When I told my friend the Blue Cheese Brit that I was planning to eat blue cheese for a month, he snickered. The Brit, a frequent face on this blog, works in a medical lab by day and returns to his own personal cheese cave by night. He is an airy dairy vampire.
The Brit will tell you, in his Scottish accent, that there is a regular rotation at his house in Philadelphia – meaning, he rotates blue cheeses in and out of his diet depending on the season and his whim.
“This winter, I’ve been on a weekly diet of Saint Agur and Cremifacto,” he told me, as he muddled through Di Bruno’s wrappers in his fridge. “I can’t imagine living without them. They are sooooo creamy.”
He wanted me to tell you that if you are considering a blue cheese vocation you “simply must” spend an evening with Saint Agur. He recommends a weekly wedge, administered with dried cranberries and walnuts.
Saint Agur is a cow's milk double-crème blue (60 percent butterfat) with a gentle boldness. In wine terms, it’s a Pinot – not hardy like a Cabernet or simple like a Beaujolais, but pleasantly frisky.
Roquefort, France’s premier blue, is headstrong and salty – too much for some. Saint Agur is much lighter on the salt but still an excellent cheese, the kind of cheese you could eat every night after work.
And serve to cheese aficionados.
How to Serve Blue Cheese
If you’re hosting a blue cheese party, here are a few little tricks I learned from the Blue Cheese Brit. He is such a wonder – a master host who can appear relaxed even when he has a crown roast and several fowl in the oven. One day, I aspire to be his equal.
1. Always serve your cheese at room temperature. That’s when flavors will be most potent. Just leave cheese on the counter for an hour while you pish-posh about the house before guests arrive.
2. Keep a decent sherry in your cupboard, along with a ready supply of dried fruit and nuts. If bezzie mates pop in, you can create an instant buffet.
3. Blue cheese goes well with baguette and oaty biscuits. Freeze leftover baguette rounds, then you can toast them up in a flash.
4. When you taste cheese, smell it first. With blues, you may detect a flinty scent, vegetal hints, or a leathery aroma.
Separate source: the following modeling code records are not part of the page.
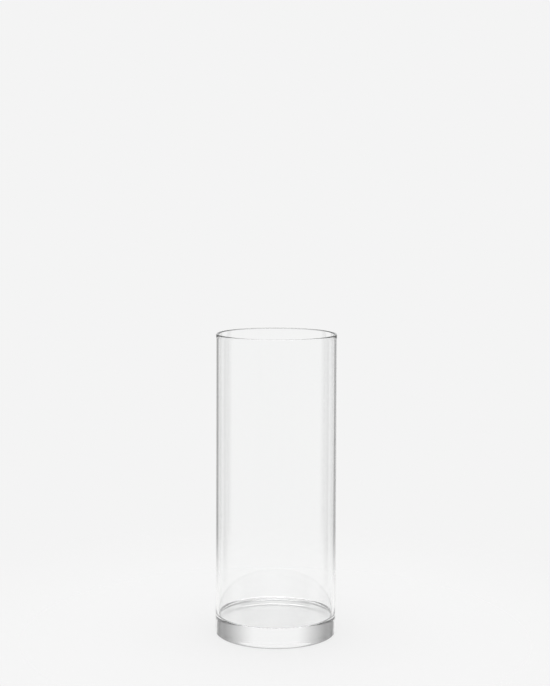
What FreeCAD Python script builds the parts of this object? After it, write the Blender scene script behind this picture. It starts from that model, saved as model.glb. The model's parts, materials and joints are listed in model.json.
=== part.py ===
"""Glass cylinder vase: one piece of blown glass, a straight round wall on a thick solid base.

Millimetres, +Z up. The origin is on the vase's axis, in the plane that the foot ring stands on.
"""
import FreeCAD, Part
import math
import os

import Sketcher

NODE = "glass_vase"
# Two lengths closer than this are the same length, and a cut takes away more than this volume.
SAME_LENGTH = 0.001
LEAST_CUT = 1

# Driving dimensions and what each one is. Every feature below is bound to these cells.
DIMENSIONS = {
    "height": (500, "foot ring to rim"),
    "outer_diameter": (200, "the straight outside wall"),
    "wall_thickness": (5, "the same from the floor to the rim"),
    "base_thickness": (32, "solid glass from the foot ring's plane to the floor"),
    "floor_fillet": (3, "the wall's inside turning into the floor"),
    "heel_fillet": (3, "the wall's outside turning under to the foot ring"),
    "foot_ring_width": (16, "flat ground ring that the vase stands on"),
    "punt_depth": (0.6, "very shallow hollow under the base, deepest on the axis"),
    "rim_fillet": (1.5, "each edge of the rim, polished round with a flat land left between"),
}


def fill_sheet(doc):
    """The spreadsheet of driving dimensions: name, value and meaning, with the name as alias."""
    sheet = doc.addObject("Spreadsheet::Sheet", "sizes")
    for row, (name, (value, meaning)) in enumerate(DIMENSIONS.items(), start=1):
        sheet.set(f"A{row}", name)
        sheet.set(f"B{row}", str(value))
        sheet.set(f"C{row}", meaning)
        sheet.setAlias(f"B{row}", name)
    doc.recompute()
    return sheet


def sketch_on(body, name, plane_role):
    """A sketch on one of the body's own origin planes."""
    plane = next(p for p in body.Origin.OriginFeatures if p.Role == plane_role)
    sketch = body.newObject("Sketcher::SketchObject", name)
    sketch.AttachmentSupport = [(plane, "")]
    sketch.MapMode = "FlatFace"
    return sketch


def centred_circle(sketch, diameter, expression):
    """A circle on the sketch's origin, drawn at a diameter that an expression then drives."""
    origin, upright = FreeCAD.Vector(), FreeCAD.Vector(0, 0, 1)
    circle = sketch.addGeometry(Part.Circle(origin, upright, diameter / 2))
    sketch.addConstraint(Sketcher.Constraint("Coincident", circle, 3, -1, 1))
    size = sketch.addConstraint(Sketcher.Constraint("Diameter", circle, diameter))
    sketch.setExpression(f"Constraints[{size}]", expression)


def add_gather(body, sheet):
    """The solid round block of glass, as tall and as wide as the finished vase."""
    sketch = sketch_on(body, "outside_circle", "XY_Plane")
    centred_circle(sketch, sheet.outer_diameter, "sizes.outer_diameter")
    pad = body.newObject("PartDesign::Pad", "gather")
    pad.Profile = sketch
    pad.setExpression("Length", "sizes.height")
    return pad


def cut_interior(body, sheet):
    """The straight round hollow, cut down from the rim to the floor."""
    sketch = sketch_on(body, "inside_circle", "XY_Plane")
    sketch.setExpression("AttachmentOffset.Base.z", "sizes.height")
    inner_diameter = sheet.outer_diameter - 2 * sheet.wall_thickness
    centred_circle(sketch, inner_diameter, "sizes.outer_diameter - 2 * sizes.wall_thickness")
    pocket = body.newObject("PartDesign::Pocket", "interior")
    pocket.Profile = sketch
    pocket.setExpression("Length", "sizes.height - sizes.base_thickness")
    return pocket


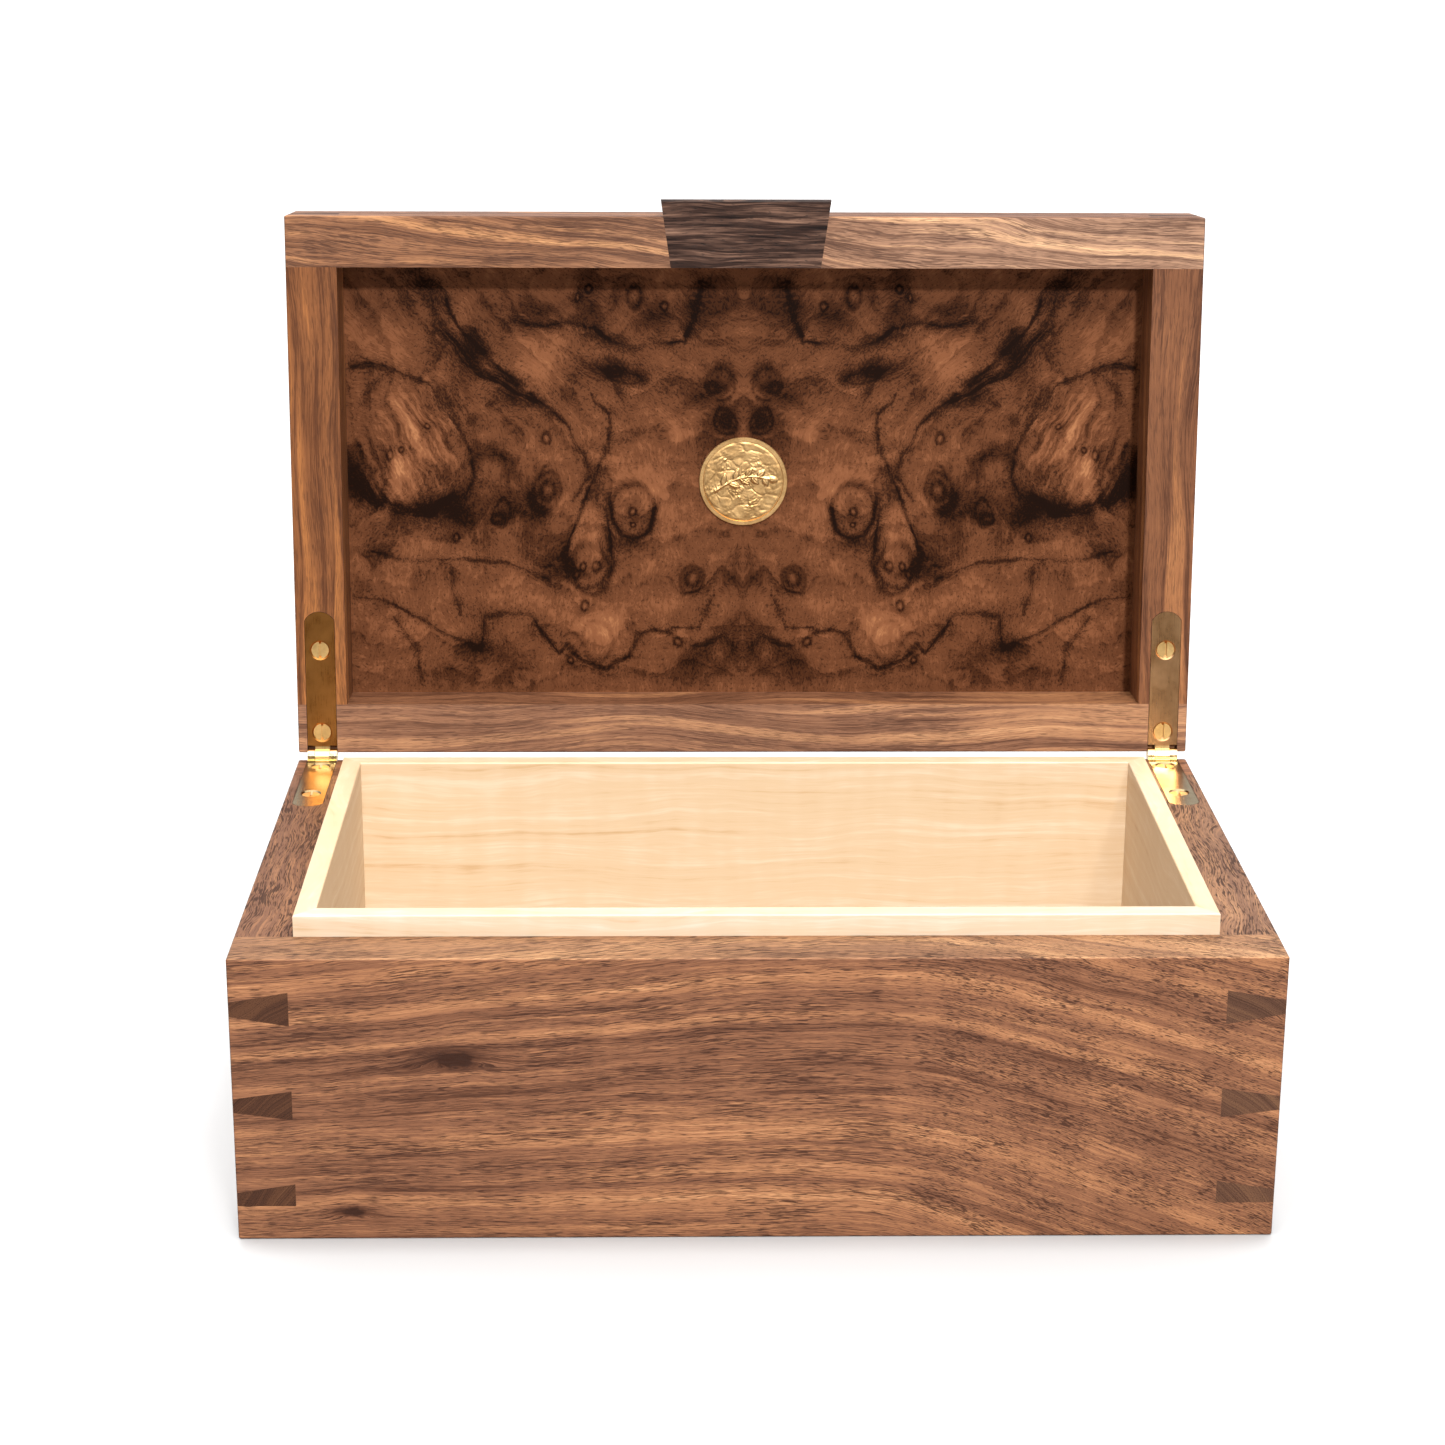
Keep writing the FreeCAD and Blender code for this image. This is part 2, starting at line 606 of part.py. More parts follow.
def leaf_screws(side, name, face, inward, opens):
    """The two slotted countersunk screws of one leaf; inward is the way they point."""
    body = new_body(f"{side}_hinge_{name}_screws", hinge_frame=True, opens=opens,
                    side=HINGE_SIDES[side])
    body.AllowCompound = True
    drawing = sketch(body, "XZ_Plane", "screw_near")
    level = [f"{face} {inward} ({deep})" for deep in
             ("screw_sink - screw_head", "screw_sink - screw_shank", "screw_long - screw_shank",
              "screw_long")]
    corners = [("0", level[0]), ("screw_head", level[0]), ("screw_shank", level[1]),
               ("screw_shank", level[2]), ("0", level[3])]
    outline(drawing, corners if inward == "+" else corners[::-1])
    turned = body.newObject("PartDesign::Revolution", body.Name + "_turned")
    turned.Profile = drawing
    turned.ReferenceAxis = (drawing, ["V_Axis"])
    turned.Angle = 360
    doc.recompute()
    drawing = sketch(body, "XZ_Plane", "screw_near")
    near, far = sorted((level[0], f"{level[0]} {inward} slot_deep"), key=number)
    rectangle(drawing, ("-slot_wide/2", near), ("slot_wide/2", far))
    slot = pocket(body, drawing, "4*screw_head", both_ways=True)
    pair = body.newObject("PartDesign::LinearPattern", body.Name + "_pair")
    pair.Originals = [turned, slot]
    pair.Direction = (datum(body, "Y_Axis"), [""])
    pair.Reversed = True
    pair.setExpression("Length", cells("screw_far - screw_near"))
    pair.Occurrences = 2
    body.Tip = pair
    doc.recompute()
    if len(body.Shape.Solids) != 2:
        raise RuntimeError(f"{body.Name} has {len(body.Shape.Solids)} screws")


def build_hinges():
    for side in HINGE_SIDES:
        case_leaf(side)
        lid_leaf(side)
        hinge_pin(side)
        leaf_screws(side, "case", RIM, "-", opens=False)
        leaf_screws(side, "lid", LID_FACE, "+", opens=True)


build_case()
build_lid()
build_hinges()
doc.recompute()

for item in doc.Objects:
    if "Invalid" in item.State or "Error" in item.State:
        raise RuntimeError(f"{item.Name} is {item.State}")
bodies = [item for item in doc.Objects if item.TypeId == "PartDesign::Body"]
for body in bodies:
    if body.Shape.isNull() or not body.Shape.isValid():
        raise RuntimeError(f"{body.Label} has no valid shape")

os.makedirs("parts", exist_ok=True)
for body in bodies:
    body.Shape.exportStep(f"parts/{body.Label}.step")
print(len(bodies), "sub-parts written")
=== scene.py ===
import json
import math

import bmesh
import bpy
from mathutils import Matrix, Vector, noise

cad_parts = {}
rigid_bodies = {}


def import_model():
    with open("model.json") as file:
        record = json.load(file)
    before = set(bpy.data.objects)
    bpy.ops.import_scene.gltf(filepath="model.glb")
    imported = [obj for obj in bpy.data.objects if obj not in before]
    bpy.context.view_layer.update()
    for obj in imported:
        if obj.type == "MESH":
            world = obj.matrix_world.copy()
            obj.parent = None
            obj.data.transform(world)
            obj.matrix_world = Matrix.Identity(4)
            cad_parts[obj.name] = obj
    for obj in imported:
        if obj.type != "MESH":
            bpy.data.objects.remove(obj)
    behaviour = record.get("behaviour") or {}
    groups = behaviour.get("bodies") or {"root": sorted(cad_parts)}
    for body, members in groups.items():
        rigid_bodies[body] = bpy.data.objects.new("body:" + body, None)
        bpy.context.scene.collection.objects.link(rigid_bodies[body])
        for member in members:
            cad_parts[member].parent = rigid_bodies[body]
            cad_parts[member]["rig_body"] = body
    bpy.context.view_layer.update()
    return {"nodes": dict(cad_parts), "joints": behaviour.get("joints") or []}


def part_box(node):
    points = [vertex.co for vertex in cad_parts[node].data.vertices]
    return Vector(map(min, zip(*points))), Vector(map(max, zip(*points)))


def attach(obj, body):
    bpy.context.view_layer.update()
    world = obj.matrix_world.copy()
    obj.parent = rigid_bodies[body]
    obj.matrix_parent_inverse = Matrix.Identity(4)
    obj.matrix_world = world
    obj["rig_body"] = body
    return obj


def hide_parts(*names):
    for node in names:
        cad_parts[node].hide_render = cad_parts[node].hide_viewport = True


# Looks for the walnut watch box. Blender works in metres in the frame of the CAD model; the
# materials work in millimetres. Every wood is a solid texture that runs through its board, so the
# figure turns the corner at each edge and the dovetail pins show real end grain.

# noise_vector starts from the time of day unless a seed is set.
NOISE_SEED = 3

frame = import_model()
noise.seed_set(NOISE_SEED)

MM = 0.001
PLAIN = (1, 1, 1)                                   # a tint that changes nothing
FLOOR_REACH = 30.0                                  # half the floor's side, in metres
HINGE = next(joint for joint in frame["joints"] if joint["name"] == "lid_hinge")
HINGE_PLACE = Vector(HINGE["pos_m"])
LID_SWING = math.radians(HINGE["range_deg"][1])     # from the open lid at rest to the closed one


# ---------------------------------------------------------------- camera, light and floor

# The camera, fitted to the box's corners: place in metres; yaw to the right, pitch down and roll in
# degrees; focal length and sensor width in millimetres.
CAMERA_PLACE = Vector((-0.0259, -0.8526, 0.3944))
CAMERA_YAW, CAMERA_PITCH, CAMERA_ROLL = 1.156, 17.56, 0.30
FOCAL_LENGTH, SENSOR_WIDTH = 75.16, 36.0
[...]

Say, “Gorgeous.” Then drop a crumb on your tongue. Inhale through your nose and exhale through your mouth as you eat. Then, you’ll taste the full range of flavors.
5. Flavorful cheeses often have lots of notes that are fun to distinguish. In blues, look for hints of: grape, white chocolate, flint, watercress, earth, cream, black pepper, salt, roasted nuts, leather.
6. Common blue cheese pairings: sliced pear, walnuts, figs (fresh or dried), chutney, candied pecans – anything sweet, even mango.
7. In the glass: stout, barley wine, Sauternes, port, sherry.
8. Serve blue cheese after a meal, not before. It’s heavy and salty, a nice finisher, while lighter cheeses – particularly goat or bloomy styles– go well before, alongside beer or bubbly.